For the first time I noticed the satisfaction I take in telling people they’re wrong. Every few months I announce that everyone is wrong and I still haven’t met anyone, so there. For the first time I was able to see that the deep down reason for my behavior is one of my core beliefs: I have to be unique. I have to be different from everyone else in any way possible. And that includes being without a relationship. I saw that I have been working hard to distinguish myself as the Amazing Solitary Hot Chick, totally hot yet totally alone, almost 40 yet never fallen in love, but everyone’s crazy about her, isn’t it a mystery? Have you ever known anyone like her? No? Great!
I wondered briefly why I hadn’t tried to be unique in the opposite way, by being in the happiest, most long-term marriage ever known to man because that sure as hell would be unique, too. But that question only flickered briefly because the answer is obvious: marriage is terrifying to me while being alone is familiar, easy and safe.
I got this image in my mind of being alone on a bleak open plain, with no one else in sight. “Congratulations!” I heard in my head. “You have won! You are completely alone, against all odds and expectations!” The picture made me feel devastated, isolated and furious with myself for doing this for so long.
After the kleenex, I forced myself to look hard at that lonely image: “Congratulations, I have won. I’ve won, okay? I’m completely unique. I can stop this now.” Then it occurred to me that the experience of falling in love has seemed too ordinary for me and I have scorned it. Well, this is the end of that. I could do with being a little less unique. If falling in love is common, then let me be fucking Jane Q. Public.

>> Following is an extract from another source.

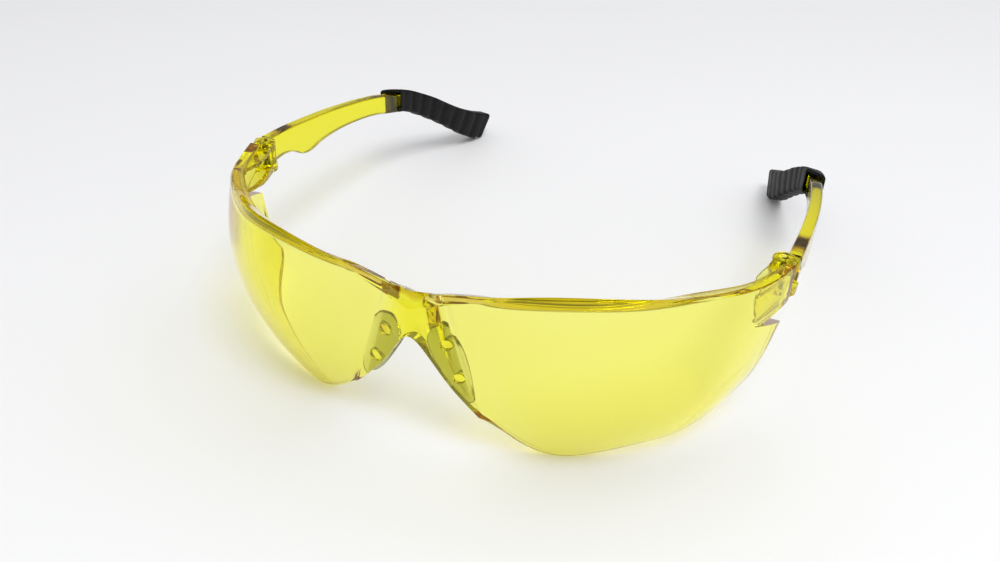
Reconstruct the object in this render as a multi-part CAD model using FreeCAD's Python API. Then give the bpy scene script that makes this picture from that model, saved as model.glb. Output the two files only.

Afterwards I felt like a part of me had softened and become more yielding. I felt like dating might finally feel different now in a significant way, and although I knew better than to think my pathetic, hopeless, suckrat love life could ever really improve, I felt myself moving less slowly to stomp out this new smoke-wisp of hope. As I walked away with this new feeling, I decided that even if there was no change in my sad, crappy love life, this slight feeling of being altered was pretty good.